12. SECURITY AGREEMENT. To secure performance of all of Seller’s obligations to Buyer, Seller grants to Buyer a security interest in all raw materials for the Goods and in the Goods themselves in whatever stage of completion, whether now in existence or coming into existence at any time in the future.  A copy of this Order may be filed as a financing statement (without notice to or consent of Seller) in which case Seller is debtor, and Buyer is secured party.

13. WAIVER/MODIFICATION. Buyer’s failure to insist on Seller’s strict performance of the terms and conditions of this Order at any time will not be construed as a waiver by Buyer of performance in the future.  No modification of or release from this Order will be binding unless Buyer agrees in writing.

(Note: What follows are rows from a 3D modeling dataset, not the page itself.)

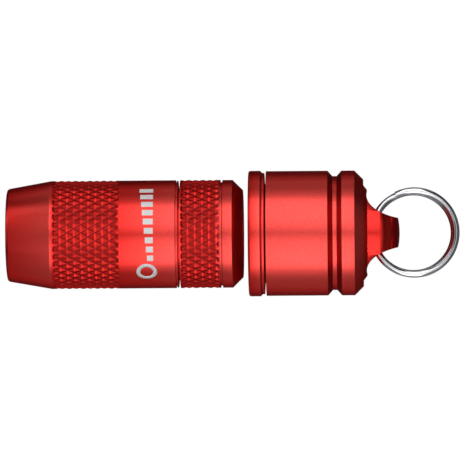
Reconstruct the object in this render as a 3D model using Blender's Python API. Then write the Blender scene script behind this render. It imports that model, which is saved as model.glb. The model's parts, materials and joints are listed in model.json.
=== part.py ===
"""Keychain flashlight: a magnetic light, its charging dock, the cap that covers the plug, and a split ring.

The light, the dock and the cap share one axis, X, with the light's front towards -X and the split
ring towards +X. The origin is the centre of the hole in the cap's lug. Every size is in metres.
"""

import math

import bmesh
import bpy
from mathutils import Matrix, Vector

MM = 0.001

# Clearances
touch_gap = 0.25 * MM  # between two pieces that rest on each other
slide_gap = 0.20 * MM  # round a piece that slides or screws into another
seat_gap = 0.25 * MM  # between the light's tail and the dock's socket, square to their surfaces

# The light: its cell and what lies round it
cell_radius = 5.00 * MM
cell_length = 18.00 * MM
cell_crimp = 0.60 * MM
cell_sleeve_wall = 0.20 * MM
body_wall = 1.55 * MM

# The light: optics and electronics, from the front to the tail
front_lip_length = 0.64 * MM
front_lip_opening = 4.55 * MM
front_lip_flare = 0.45 * MM
front_edge_radius = 0.35 * MM
front_wall = 0.81 * MM
front_cone_length = 5.84 * MM
optic_radius = 5.10 * MM
lens_seal_wire = 0.30 * MM
lens_thickness = 1.10 * MM
reflector_length = 3.45 * MM
reflector_rim = 0.35 * MM
led_hole_radius = 1.90 * MM
led_side = 2.40 * MM
led_thickness = 0.60 * MM
led_dome_radius = 1.00 * MM
led_board_thickness = 1.00 * MM
driver_board_thickness = 0.80 * MM
hall_sensor_side = 1.50 * MM
hall_sensor_thickness = 0.50 * MM
tail_board_thickness = 0.60 * MM
keeper_thickness = 0.80 * MM
tail_wall = 1.26 * MM

# The light: its outer shape at the parting line and the tail
tail_sleeve_length = 8.30 * MM
parting_gap = 0.25 * MM
parting_rib_width = 0.18 * MM
parting_rib_drop = 0.07 * MM
parting_groove_width = 0.13 * MM
parting_groove_depth = 0.30 * MM
sleeve_edge = 0.09 * MM
tail_groove_width = 0.45 * MM
tail_groove_depth = 0.30 * MM
tail_groove_to_chamfer = 1.34 * MM
tail_chamfer = 1.37 * MM
screw_length = 4.00 * MM
screw_wall = 0.55 * MM
body_seal_wire = 0.27 * MM
tail_contact_radius = 1.40 * MM
tail_contact_flange = 0.60 * MM
tail_contact_recess = 0.20 * MM
tail_insulator_wall = 0.80 * MM
tail_insulator_flange = 0.40 * MM

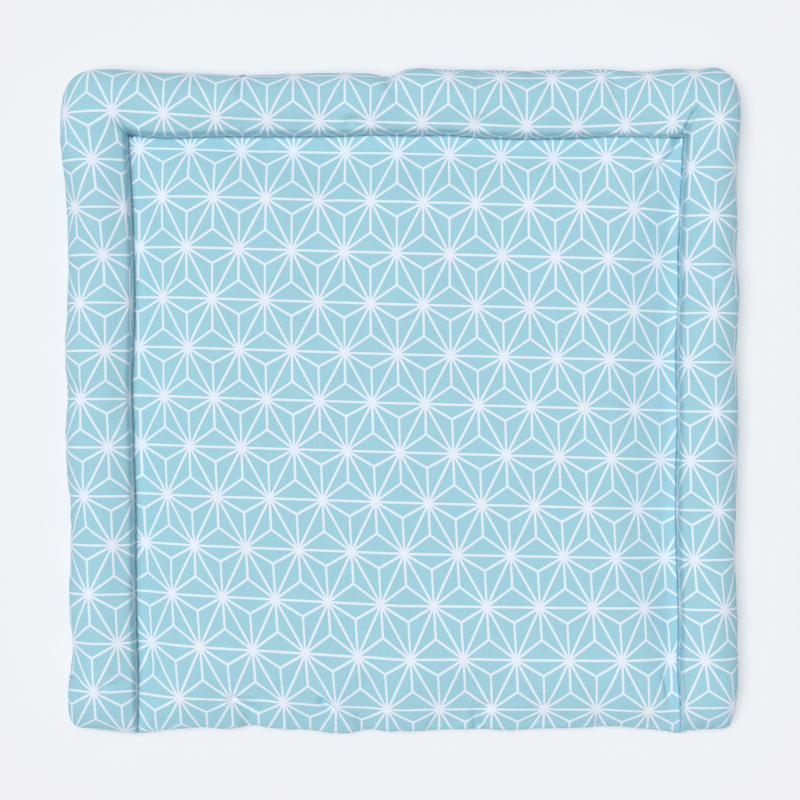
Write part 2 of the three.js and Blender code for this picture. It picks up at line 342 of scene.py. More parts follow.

14. MISCELLANEOUS. Time is of the essence.  Acknowledgment of this Order or shipment of any Goods or rendering of any service under this Order will be deemed an acceptance of these terms and conditions.  Except as expressly provided in this Order, these terms supersede any inconsistent terms submitted by Seller in any proposal, acknowledgment, invoice or similar document.  This Order will be governed by the substantive laws of Oregon, except for the Convention for the International Sale of Goods.  Any action or proceeding relating to this Order may, at Buyer’s election, be brought in any state or federal court located in Multnomah County, Oregon.  If any action or proceeding is brought elsewhere, Seller agrees to change the venue to the venue designated in the preceding sentence. Seller consents to service of process by certified or registered mail at the address for Seller on the front of this Order.  If any dispute arises out of this Order, the prevailing party will be entitled to collect its actual attorney fees and costs from the nonprevailing party, including attorney fees and costs on appeal.  Seller agrees that any ambiguity, contradiction or inconsistency will not be construed against Buyer.  Use of the words, “includes” or “including” is  not limiting in any way.